Lopez’s victory came after Boebert encouraged delegates to vote for a candidate who wasn’t also running in the GOP primary in the 4th District.

Boebert wrote in a letter to delegates Thursday morning that they should pick a placeholder to “avoid giving an unfair advantage to any one particular candidate … already in the primary race, as well as avoid confusing Coloradans who will have both races on their ballot.”

Boebert’s campaign manager, Drew Sexton, attended the vacancy committee meeting Thursday night. Flora’s campaign manager attended the meeting, too.

In the fifth round of voting, the three candidates left were Sonnenberg, Lopez and former state Sen. Ted Harvey. Harvey got the fewest votes and was eliminated.

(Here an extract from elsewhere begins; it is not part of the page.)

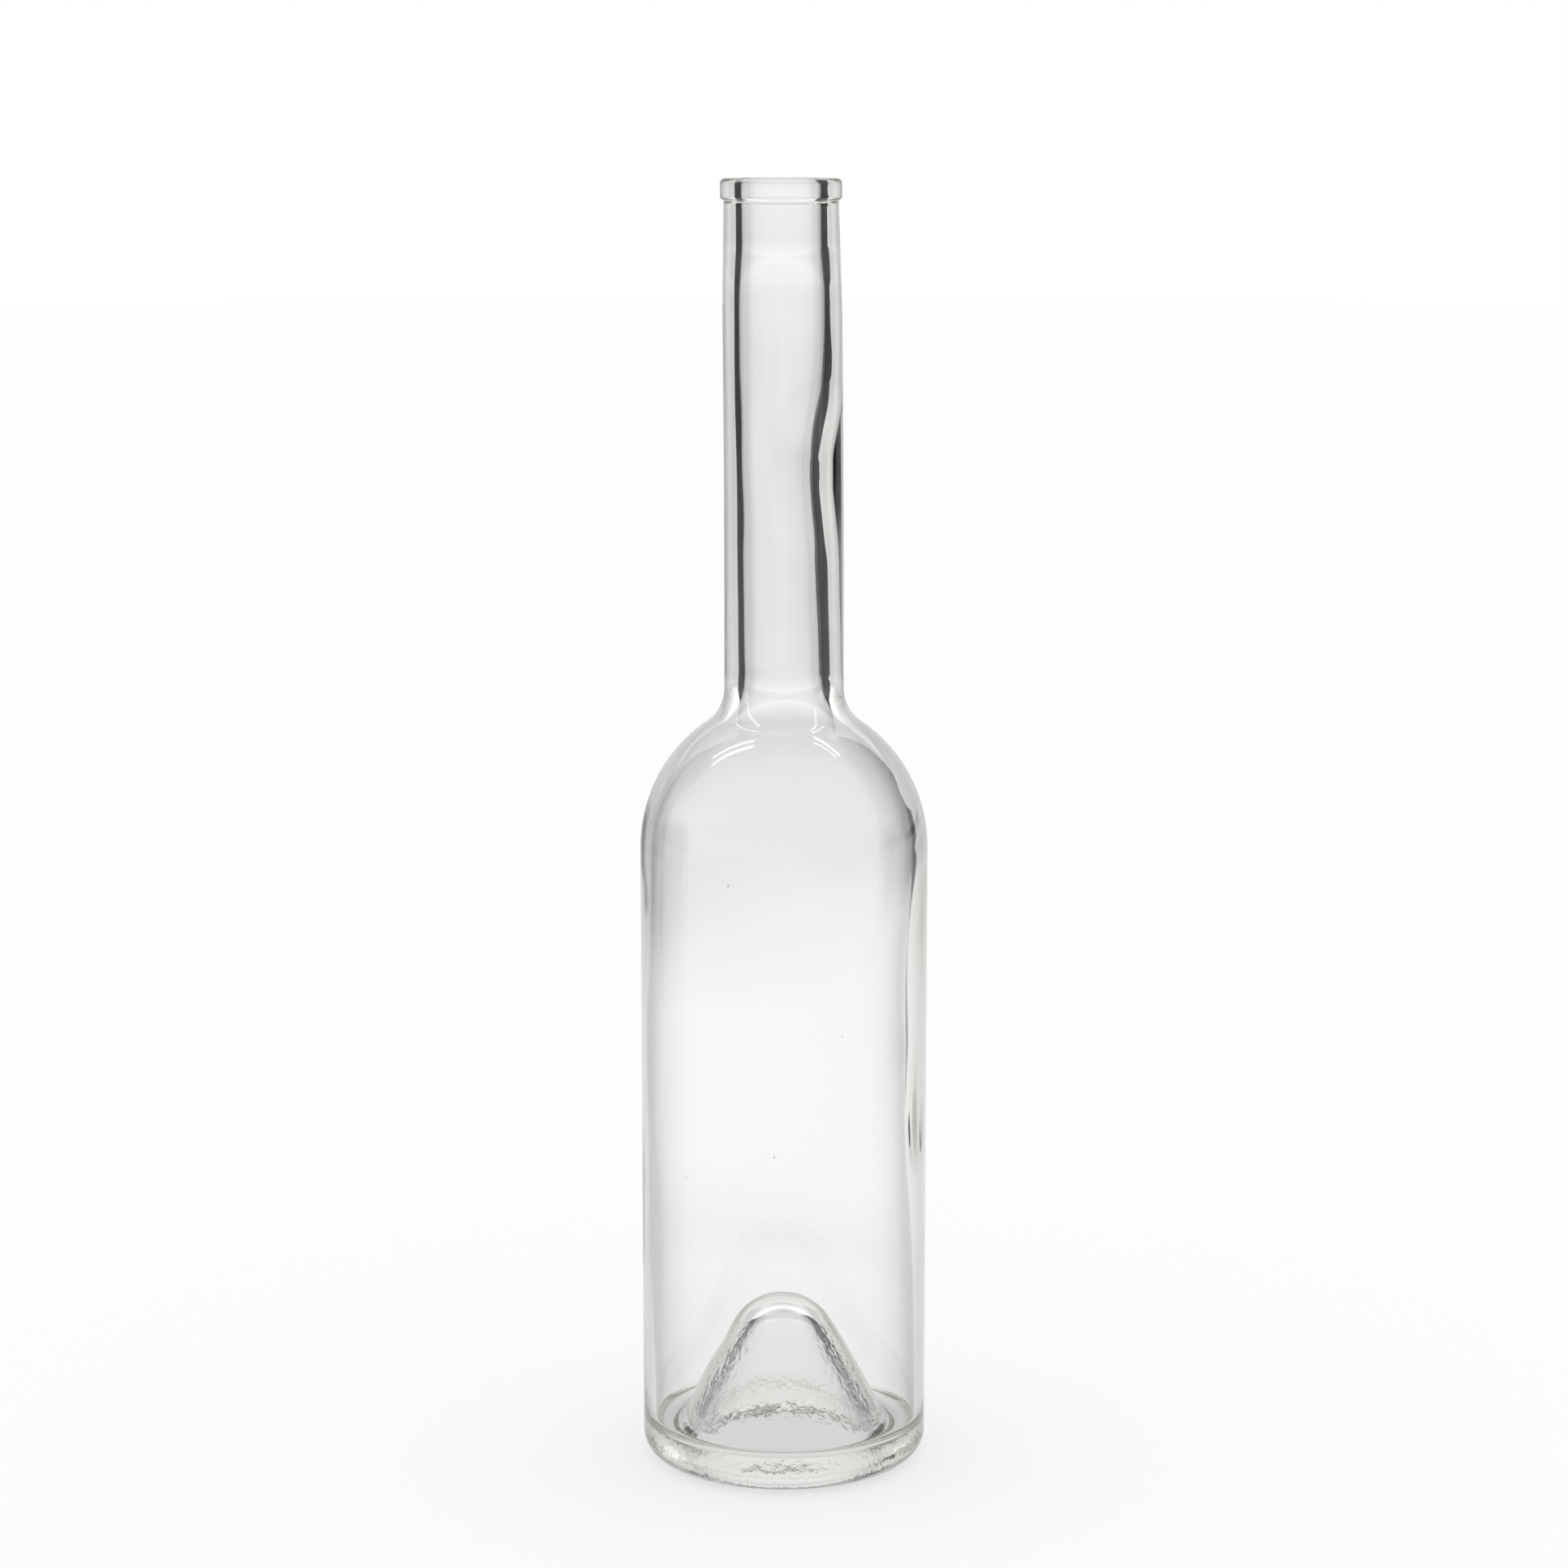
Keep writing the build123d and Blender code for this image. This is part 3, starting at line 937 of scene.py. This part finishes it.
# %% Small card for the lump
lump_greys = [(0.085, "ECECEC"), (0.11, "595959"), (0.15, "595959"), (0.17, "ECECEC")]
lump_felt, tree = fresh_material("soft_felt_beside_the_lump")
place = add_node(tree, "ShaderNodeTexCoord").outputs["Object"]
axes = add_node(tree, "ShaderNodeSeparateXYZ", {0: place})
by_height = add_node(tree, "ShaderNodeValToRGB", {"Fac": axes.outputs["Z"]}, stops=lump_greys)
face = add_node(
    tree, "ShaderNodeEmission", {"Color": by_height.outputs["Color"]}, {"Strength": 1.0}
)
add_node(tree, "ShaderNodeOutputMaterial", {"Surface": face.outputs["Emission"]})
card("card_lump", lump_felt, [(0.085, 36, 66, 1.28), (0.17, 36, 66, 1.28)], "glossy")

# %% [markdown]
# ## The backdrop
# Between the black cards the glass looks at the wall behind the table. In a studio that is a roll
# of white paper, lit unevenly: its foot lies in the table's shade, a lamp makes a bright band at
# the height of the neck, and it grows bright again near the ceiling. Two curved sheets stand for
# it, one above the other, in greys that follow the height and the distance from the middle. The
# picture's own background stays plain white, because only rays through the glass see them.

# %% Backdrop paper
def backdrop_paper(name, up_greys, across_greys, strength):
    """Paper in greys that follow the height and the distance from the middle, in metres."""
    material, tree = fresh_material(name)
    place = add_node(tree, "ShaderNodeTexCoord").outputs["Object"]
    axes = add_node(tree, "ShaderNodeSeparateXYZ", {0: place})
    across = add_node(tree, "ShaderNodeMath", {0: axes.outputs["X"]}, operation="ABSOLUTE")
    by_height = add_node(tree, "ShaderNodeValToRGB", {"Fac": axes.outputs["Z"]}, stops=up_greys)
    by_side = add_node(tree, "ShaderNodeValToRGB", {"Fac": across.outputs[0]}, stops=across_greys)
    tone = add_node(
        tree,
        "ShaderNodeMix",
        {6: by_height.outputs["Color"], 7: by_side.outputs["Color"]},
        {0: 1.0},
        data_type="RGBA",
        blend_type="MULTIPLY",
    )
    face = add_node(tree, "ShaderNodeEmission", {"Color": tone.outputs[2]}, {"Strength": strength})
    add_node(tree, "ShaderNodeOutputMaterial", {"Surface": face.outputs["Emission"]})
    print(name, "shines with a strength of", round(strength, 2))
    return material


low_greys = [
    (0.0, "EDEDED"), (0.03, "EBEBEB"), (0.06, "E9E9E9"), (0.10, "EDEDED"), (0.16, "EDEDED"),
    (0.20, "F0F0F0"), (0.225, "F3F3F3"), (0.26, "F7F7F7"), (0.285, "F8F8F8"),
    (0.315, "FFFFFF"), (0.345, "F3F3F3"), (0.43, "EFEFEF"), (0.50, "F8F8F8"),
]
high_greys = [(0.50, "D3D3D3"), (0.82, "DDDDDD"), (0.97, "FFFFFF")]
high_side_greys = [(0.15, "E2E2E2"), (0.35, "EEEEEE"), (0.60, "FFFFFF")]
print("greys up the backdrop:", len(low_greys), "below and", len(high_greys), "above")

# %% [markdown]
# The sheets hang just behind the cards, and reach as far round as the gap between them. The upper
# one is lit harder than white paper under the camera's light, as paper beside a lamp is: only there
# is a strength above 1 right.

# %% Hang the two sheets
BACKDROP_FAR, SEAM, BACKDROP_TOP, HIGH_STRENGTH = 1.35, 0.50, 1.9, 1.5225
low_paper = backdrop_paper("backdrop_paper_low", low_greys, painted_side_falloff_greys, 1.0)
high_paper = backdrop_paper("backdrop_paper_high", high_greys, high_side_greys, HIGH_STRENGTH)
low_rows = [(level, -44, 44, BACKDROP_FAR) for level in (LIFT, SEAM)]
high_rows = [(level, -44, 44, BACKDROP_FAR) for level in (SEAM, BACKDROP_TOP)]
card("backdrop_low", low_paper, low_rows, "transmission")
card("backdrop_high", high_paper, high_rows, "transmission")

# %% [markdown]
# ## Soft light
# The world lights the floor evenly. For the glass it shows a sky that is bright at the horizon and
# dimmer overhead, as a room with pale walls and a dark ceiling is. The same two answers of Light
# Path choose between them.

# %% World
sky_greys = [
    (0.0, "ECECEC"), (0.08, "ECECEC"), (0.25, "DDDDDD"), (0.6, "BCBCBC"), (1.0, "ADADAD"),
]
world = bpy.data.worlds.new("studio")
bpy.context.scene.world = world
world.use_nodes = True
tree = world.node_tree
tree.nodes.clear()
way = add_node(tree, "ShaderNodeTexCoord").outputs["Generated"]
upwards = add_node(tree, "ShaderNodeSeparateXYZ", {0: way}).outputs["Z"]
sky = add_node(tree, "ShaderNodeValToRGB", {"Fac": upwards}, stops=sky_greys)
even = add_node(tree, "ShaderNodeBackground", values={"Color": WHITE, "Strength": 1.0})
seen = add_node(tree, "ShaderNodeBackground", {"Color": sky.outputs["Color"]}, {"Strength": 1.0})
ray = add_node(tree, "ShaderNodeLightPath")
in_glass = add_node(
    tree,
    "ShaderNodeMath",
    {0: ray.outputs["Is Glossy Ray"], 1: ray.outputs["Is Transmission Ray"]},
    operation="MAXIMUM",
)
both = add_node(
    tree,
    "ShaderNodeMixShader",
    {0: in_glass.outputs[0], 1: even.outputs[0], 2: seen.outputs[0]},
)
add_node(tree, "ShaderNodeOutputWorld", {"Surface": both.outputs["Shader"]})
print("sky at the horizon and overhead:", sky_greys[0][1], sky_greys[-1][1])

# %% [markdown]
# Two long, narrow lights hang in the dim part of the sky. A round surface shows a light as a
# thread, and these make the white threads on the shoulder and the lip. They shine for the glass
# alone, and their power follows their size, so that each is equally bright.

# %% Strip lights
STRIP_WIDTH, STRIP_HEIGHT, STRIP_BRIGHTNESS = 0.055, 1.2, 5.0


def strip_light(name, x, y, length, heading):
    """A thin overhead light at a place in metres, turned by a heading in degrees."""
    lamp = bpy.data.lights.new(name, "AREA")
    lamp.shape = "RECTANGLE"
    lamp.size, lamp.size_y = length, STRIP_WIDTH
    lamp.energy = STRIP_BRIGHTNESS * pi * length * STRIP_WIDTH
    light = bpy.data.objects.new(name, lamp)
    light.location = (x, y, STRIP_HEIGHT)
    light.rotation_euler = (0.0, 0.0, radians(heading))
    light.visible_camera = light.visible_diffuse = False
    bpy.context.scene.collection.objects.link(light)
    print(name, round(lamp.energy, 2), "watts")


strip_light("left_strip", -0.655, 0.28, 0.69, -18)
strip_light("right_strip", 0.525, 0.20, 0.42, -15)

# %% [markdown]
# ## The camera
# The picture was taken with a long lens from a little above the mouth, looking down by about ten
# degrees. These numbers come from fitting the bottle's outline and the curve of its base.

# %% Camera
LENS, SENSOR, DISTANCE, CAMERA_HEIGHT, LOOKING_DOWN = 88.71, 36.0, 0.8991, 0.31886, 9.777
eye = bpy.data.cameras.new("studio_camera")
eye.lens, eye.sensor_width = LENS, SENSOR
camera = bpy.data.objects.new("studio_camera", eye)
camera.location = (0.0, -DISTANCE, CAMERA_HEIGHT)
camera.rotation_euler = (radians(90 - LOOKING_DOWN), 0.0, 0.0)
bpy.context.scene.collection.objects.link(camera)
bpy.context.scene.camera = camera
print("camera looks down by", LOOKING_DOWN, "degrees")

# %% [markdown]
# A ray that enters clear glass bends and reflects many times before it leaves. Blender stops it
# after a few turns and shows black in its place, so the heavy base looks dirty. These three limits
# let a ray go on for longer.

# %% Bounces
light_paths = bpy.context.scene.cycles
light_paths.max_bounces = 64
light_paths.glossy_bounces = 48
light_paths.transmission_bounces = 48
print("bounces:", light_paths.max_bounces, "in all, 48 through glass")

# %% [markdown]
# ## Plain colours out
# The Standard view keeps a colour as it was written, so white paper stays white.

bpy.context.scene.view_settings.view_transform = "Standard"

Harvey endorsed Sonnenberg for the sixth and final round, asking his supporters to back Sonnenberg. Harvey said picking Lopez – a placeholder – would be a threat, and he accused candidates who weren’t running for the special election nomination of trying to prop up Lopez to help themselves.

“To suggest that we send a placeholder to Washington, D.C., to represent 800,000 people is irresponsible,” Harvey said to a smattering of boos. “It is irresponsible and it is dangerous.”

His supporters didn’t uniformly listen, however, narrowly handing Lopez a victory that seemed highly unlikely when the vacancy committee meeting began.

Lopez didn’t announce his intention to run for the nomination until last week.